How growing vegetables is helping to keep Indian girls in school
Barriers to education, Child trafficking, Girls' education, Right to education
More than 48,000 girls in West Bengal have been reached by a programme that teaches the importance of education, the problems of early marriage and their rights - including land ownership.
For a teenager, Sarjana Biswas has rather modest ambitions – finish school, go to college and become a government healthcare worker in her village.
But for young girls like Biswas in India’s eastern state of West Bengal, even these would have been impossible dreams just a few years ago in a district plagued by a high rate of school dropouts, early marriage and human trafficking.
Thanks to a state programme to keep young girls in school with cash incentives, coupled with efforts by land rights advocacy group Landesa to teach land literacy, girls like Biswas are daring to dream and plan for better futures.
“My sister got married when she was 15 years old. I didn’t want to get married that young,” said Biswas, 17, as she examined runner beans in the small vegetable garden that she helps tend to at the village community centre.
“I have learned that girls should not get married so young, that we can also own land and cultivate what they want, earn and not be dependent on anyone,” she said.
Nearly 70 girls like Biswas, aged 11 to 18, are enrolled in Landesa’s Girls’ Project that teaches them how to cultivate a small vegetable garden in their family plot.
They learn about the importance of education, the problems of early marriage, the benefits of nutritional food, financial literacy and their rights – including land ownership.
Partnering with the state, the programme has reached more than 48,000 girls in over 1000 villages in West Bengal’s Cooch Behar district, helping reduce child marriage and school dropout rates, and preparing the girls to stake their claim to their own piece of land some day.
Bordering Bangladesh, the area is largely populated by poor farmers and migrant workers, and is a hotbed of trafficking. Young women and men are tricked into travelling elsewhere in India and to the Gulf region to be commercial sex workers.
West Bengal accounted for more than a third of India’s trafficking victims in 2016, official data showed.
Girls who have been through the project, which was launched in 2011, are more likely to stay in school, marry later and have an asset in their name, said Sumit Gupta, chief revenue officer in Nadia district where Charmahatpur village is located.
“These issues are all linked to poverty – and landlessness is the biggest indicator of poverty. So using land literacy and land ownership to address these issues is a practical approach, and it has worked,” he told the Thomson Reuters Foundation.
“We want to see these girls be independent and live with dignity. For that it’s important they know their rights and the importance of land ownership,” he said.
West Bengal has a checkered history in land reforms. It was among the first states in India to enact a land reforms law as early as 1955, to give land to poor tenant farmers and to impose ceilings on land holdings.
Yet it has been slow to implement measures to redistribute land. About 70% of the state’s rural households do not own land, higher than the national average of 56%.
The Girls’ Project, which is being scaled up to reach 1.25 million girls, aims to bridge the gap for women.

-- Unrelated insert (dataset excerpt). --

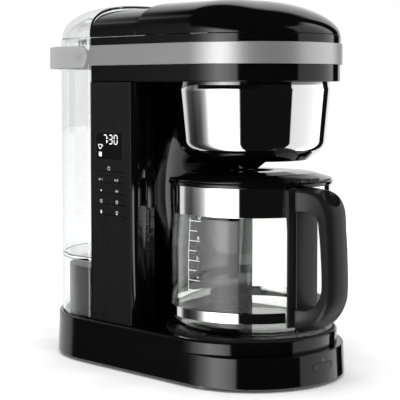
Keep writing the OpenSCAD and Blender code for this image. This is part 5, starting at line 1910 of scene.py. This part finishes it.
@dataclass(frozen=True)
class Studio:
    """Pale floor, soft surroundings and the camera.

    Attributes:
        eye: Place of the camera.
        heading: Level direction that it looks in.
        pitch: Tilt below the level, in degrees.
        lens: Focal length in millimetres.
        rise: Upward shift of the lens, as a share of the sensor's width.
        facing: Direction, in degrees, from the machine to the camera.
        mirror: (degrees from the camera's side, brightness) of what shiny surfaces reflect.
    """

    eye: tuple[float, float, float] = (-0.8868, -0.7905, 0.2778)
    heading: tuple[float, float] = (0.71838, 0.69566)
    pitch: float = 3.78
    lens: float = 110.16
    rise: float = -0.08
    facing: float = 224.0
    mirror: tuple[tuple[float, float], ...] = (
        (-180, 0.9), (-112, 0.8), (-107, 0.2), (-96, 0.1), (-92, 0.15), (-88, 0.26), (-80, 0.42), (-72, 0.7),
        (-58, 2.2), (-45, 4.2), (-32, 3.5), (-19, 1.9), (-18, 0.003), (60, 0.003), (60.5, 0.85), (84, 0.95),
        (100, 1.1), (120, 1.6), (127, 1.6), (128, 0.003), (148, 0.003), (149, 0.9), (180, 0.9),
    )

    def surroundings(self) -> None:
        """White to the camera, evenly lit for matt surfaces, soft boxes for shiny ones."""
        world = bpy.data.worlds.new("studio")
        bpy.context.scene.world = world
        graph = Graph(world)
        place = graph.add("TexCoord")
        parts = graph.add("SeparateXYZ", Vector=place.outputs["Generated"])
        x, y, z = (graph.value(parts, axis) for axis in "XYZ")
        round_turn = graph.math("ARCTAN2", y, x) / (2 * math.pi)
        around = graph.math("FRACT", round_turn - self.facing / 360 + 0.5 + 2.0)
        height = graph.math("ARCSINE", z) / (math.pi / 2)
        peak = 5.0
        level = graph.ramp(around, *[((turn + 180) / 360, glow / peak) for turn, glow in self.mirror]) * peak
        reach = graph.ramp(
            around, (0.0, 0.5), (0.2, 0.5), (0.27, 0.14), (0.5, 0.14), (0.66, 0.62), (0.85, 0.62),
            (0.86, 0.5),
            (1.0, 0.5))
        fade = graph.math("SMOOTH_MIN", 1.0, graph.math("MAXIMUM", 0.0, (reach - height) * 12.0), 0.2)
        side = graph.ramp(around, (0.0, 0.0), (0.18, 0.0), (0.21, 0.8), (0.27, 0.8), (0.31, 0.0))
        below = graph.math("MAXIMUM", 0.0, graph.math("MINIMUM", 1.0, (-0.02 - height) * 12.0))
        boxes = level * fade * (1.0 - side * below) + 0.003
        path = graph.add("LightPath")
        seen = graph.value(path, "Is Camera Ray")
        passed = graph.value(path, "Is Transmission Ray")
        shiny = graph.value(path, "Is Glossy Ray")
        straight = graph.math("MAXIMUM", seen, passed * (1.0 - shiny))
        rest = graph.math("MAXIMUM", 0.0, 1.0 - straight - shiny)
        light = graph.add(
            "Background", Color=(1.0, 1.0, 1.0, 1.0), Strength=straight + shiny * boxes + rest * 0.95)
        graph.add("OutputWorld", Surface=light.outputs["Background"])

    def floor(self) -> None:
        """A wide pale floor."""
        half = 6.0
        mesh = [Vector((a, b, 0.0)) for a, b in ((-half, -half), (half, -half), (half, half), (-half, half))]
        floor = Piece("studio_floor", (mesh, [(0, 1, 2, 3)]))
        paint = MouldedPlastic("floor_paint", "", (0.93, 0.93, 0.93), 0.7, 0.05, 40.0, 0.00001, shine=0.0)
        floor.object.data.materials.append(paint.material())
        floor.object.visible_glossy = False

    def lamp(self) -> None:
        """A wide soft lamp over the machine."""
        data = bpy.data.lights.new("overhead", "AREA")
        data.shape = "DISK"
        data.size = 1.4
        data.energy = 9.0
        lamp = bpy.data.objects.new("overhead", data)
        lamp.location = (-0.5, -0.3, 1.7)
        lamp.rotation_euler = (Vector((0, 0.1, 0.1)) - lamp.location).to_track_quat("-Z", "Y").to_euler()
        lamp.visible_glossy = False
        bpy.context.scene.collection.objects.link(lamp)

    def camera(self) -> None:
        """The camera."""
        data = bpy.data.cameras.new("camera")
        data.lens = self.lens
        data.sensor_width = 36.0
        data.shift_y = self.rise
        camera = bpy.data.objects.new("camera", data)
        camera.location = self.eye
        drop = math.radians(self.pitch)
        way = Vector((self.heading[0] * math.cos(drop), self.heading[1] * math.cos(drop), -math.sin(drop)))
        camera.rotation_euler = way.to_track_quat("-Z", "Y").to_euler()
        bpy.context.scene.collection.objects.link(camera)
        bpy.context.scene.camera = camera
        bpy.context.scene.view_settings.view_transform = "Standard"

    def build(self) -> None:
        """Builds the studio."""
        self.surroundings()
        self.floor()
        self.lamp()
        self.camera()


def main() -> None:
    """Builds the machine part by part, then the studio round it."""
    logging.basicConfig(level=logging.INFO, format="%(message)s")
    layout = Layout.measure()
    roof = Roof(layout)
    InnerParts().build(frame["nodes"])
    Base(layout).build()
    Tower(layout).build()
    Panel(layout).build()
    Head(layout, roof).build()
    BasketHousing(layout).build()
    Tank(layout, roof).build()
    Carafe().build()
    Studio().build()


if __name__ == "__main__":
    main()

Educating girls on land impacts their thinking, their life, and builds their confidence. Pinaki Haldar, state director for Landesa
Girls learn to grow vegetables or fruits – even timber – in a corner of their family plots, so they can supplement their meals, as well as add to the family income, or set aside some money by selling some of the produce.
Their efforts are complemented by federal and state schemes for poor adolescent girls. The girls receive 750 rupees ($11) a year from the state towards their education and 25,000 rupees ($380) on turning 18 if they are still in school and unmarried.
Despite a law banning girls from being married before the age of 18, nearly half of India’s girls are married before that age, according to UNICEF, the United Nations’ children’s agency.
Staff at the community centre have stopped about half a dozen child marriages in recent years, said Pinaki Haldar, Landesa’s state director.
“Girls, particularly in rural areas, are seen as a burden, and are married early because the dowry that is demanded of the parents rises with older girls,” he said.
“Educating girls on land impacts their thinking, their life, and builds their confidence. Even if she doesn’t get much of an education, she learns to be independent and also gains some value at home,” he said.
State chief minister Mamata Banerjee, who won an election in 2011 largely on the platform of supporting the rights of farmers and villagers over land, is a champion of land rights.
She introduced the ‘Nijo griha, nijo bhoomi’ (my home, my land) scheme that allocates plots of about 2200 square feet (204 square metres) to each landless rural family, so they can build a small home and cultivate the rest of the land to sustain themselves.
More than 200,000 families have benefited so far. Some have daughters who have been educated about land rights and farming.
At the community centre in Charmahatpur, about a dozen girls who have finished school for the day inspect cabbages, beans and spinach growing in the small garden in the back. They chatter and giggle as they pull out weeds and check for pests.
It took a while to convince parents about the benefits of the programme, said Dilwara Mondal, the supervisor.
“Earlier, parents would stand by the door or peep through the window to make sure we weren’t corrupting their daughters,” she said.
“Now they send their daughters willingly. They can see the difference it’s made to them, and to their lives.”